Alkylgruppen, die mit diesem radikalischen C-Atom verbunden sind, haben einen sogenannten +I-Effekt, einen positiven induktiven Effekt. Das heißt, dass die Alkylgruppen Anteile ihrer Elektronendichte zum radikalischen C-Atom verschieben.
Die Elektronendichte an diesem C-Atom nimmt dadurch etwas zu, während die Elektronendichte in den Alkylgruppen etwas abnimmt. Das wirkt sich auch auf die einfach besetzte Kugelwolke des radikalischen C-Atoms aus. Rein rechnerisch gesehen befinden sich jetzt nicht 1,0 Elektronen in dieser Kugelwolke, sondern vielleicht 1,1 oder 1,2 Elektronen.

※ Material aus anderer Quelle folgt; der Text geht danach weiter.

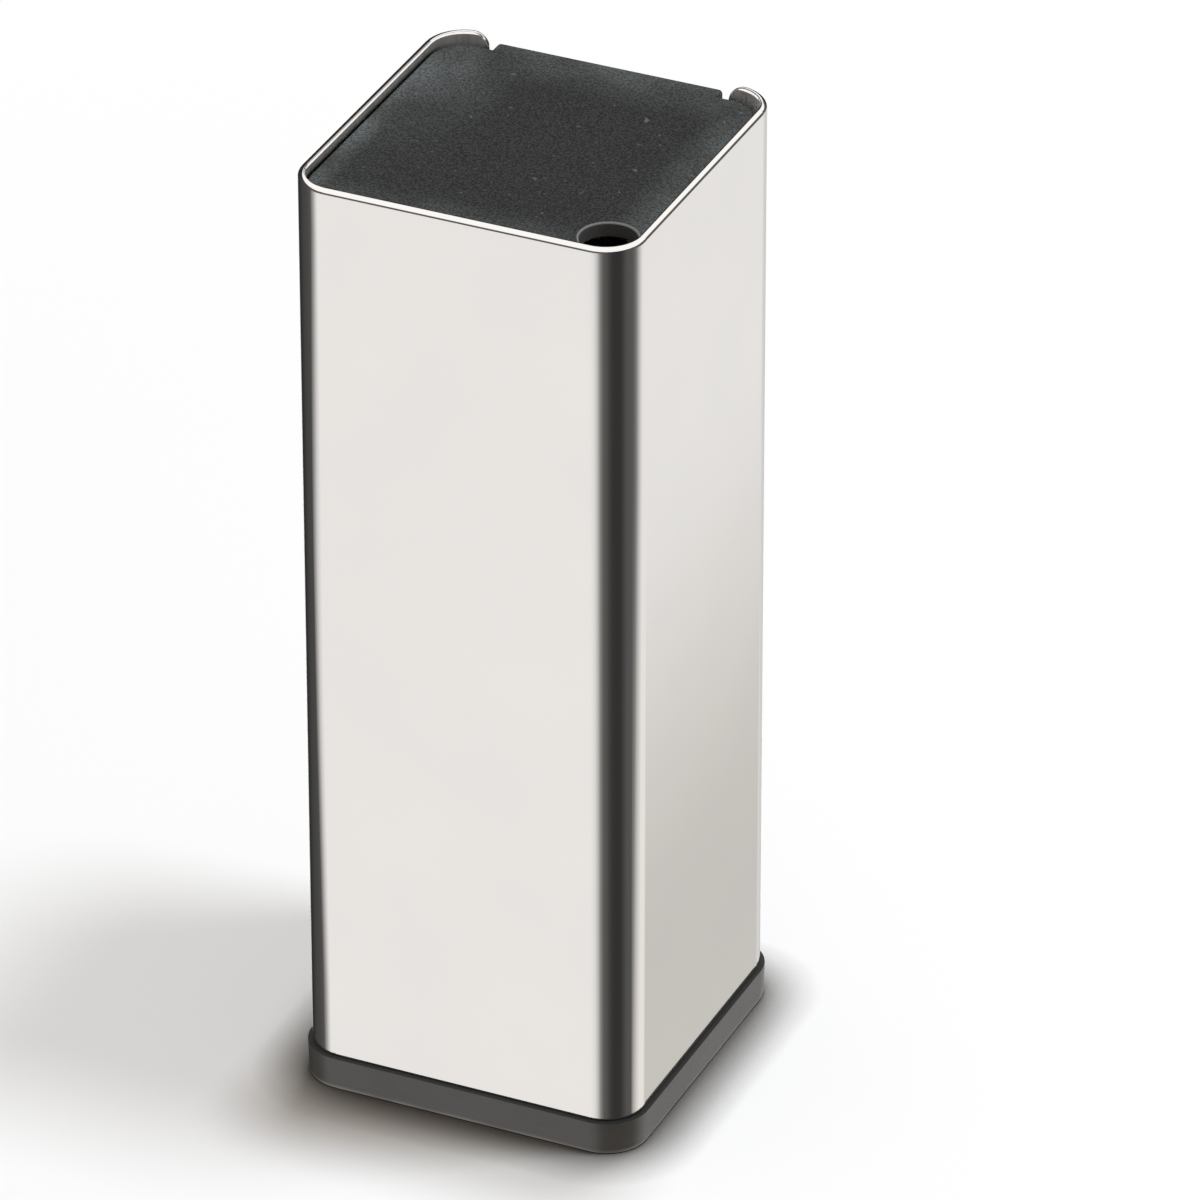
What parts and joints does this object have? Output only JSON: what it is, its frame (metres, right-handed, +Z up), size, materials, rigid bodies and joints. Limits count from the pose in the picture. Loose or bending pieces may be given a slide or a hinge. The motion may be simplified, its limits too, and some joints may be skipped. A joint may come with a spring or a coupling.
{
  "type": "toothpick dispenser",
  "caption": "Square upright toothpick dispenser: polished steel sleeve on a moulded base, see-saw refill lid with a corner hole for single picks.",
  "frame": {"origin": "centre of the base's underside, on the table", "axes": "+Z up along the sleeve; +Y to the rear, where the thumb cut-out is; +X to the side of the dispensing hole"},
  "size_m": [0.0326, 0.0326, 0.09],
  "materials": {
    "polished_steel": "mirror-polished stainless sheet",
    "base_plastic": "satin charcoal moulding",
    "collar_plastic": "plain black moulding",
    "lid_plastic": "fine spark-eroded grain, black",
    "pin_steel": "drawn wire"
  },
  "bodies": {
    "body": {"sleeve": "polished_steel", "base": "base_plastic", "collar": "collar_plastic"},
    "lid": {"lid": "lid_plastic", "hinge_pin": "pin_steel"}
  },
  "joints": [
    {"name": "lid_tilt", "type": "hinge", "parent": "body", "child": "lid", "pos_m": [0, 0.005, 0.08656], "axis": [-1, 0, 0], "range_deg": [0, 60]}
  ]
}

Die energetisch ungünstige Situation des Radikals wird also durch den positiven induktiven Effekt etwas abgemildert. Ein tertiäres Kohlenstoff-Radikal, das mit drei Alkylgruppen verbunden ist, ist also etwas stabiler als ein sekundäres Radikal, das nur mit zwei Alkylgruppen verbunden ist. Und das sekundäre Radikal ist stabiler als ein primäres, das nur mit einer einzigen Alkylgruppe verbunden ist. Am wenigsten stabil ist ein Methyl-Radikal; hier ist das radikalische C-Atom mit keinem weiteren C-Atom verbunden.
Eine noch bessere Erklärung setzt Grundkenntnisse des Orbitalmodells voraus. Der +I-Effekt der Alkylgruppen beruht auf einer Hyperkonjugation. Die p-Orbitale der radikalischen C-Atome überlappen etwas mit normalen kovalenten C-H-Bindungen, falls sich diese in günstiger Position befinden. Daher geben diese C-H-Bindungen etwas "Elektronendichte" an die einfach besetzten p-Orbitale ab, was deren energetische Lage etwas verbessert.
Aufgaben
Aufgabe 7
Bei der Bromierung von Alkanen werden - zumindest bei einer Temperatur von 100 ºC - tertiäre H-Atome 6.300 mal so leicht abgespalten wie primäre, und sekundäre H-Atome 250 mal so leicht wie primäre.
Das Propan-Molekül besitzt sechs primäre H-Atome und zwei sekundäre.
Versuchen Sie einmal, die Produktverhältnisse bei der Bromierung (100 ºC) möglichst genau zu berechnen. Wie viel Prozent 1-Brom-propan entsteht, und wie viel Prozent 2-Brom-propan?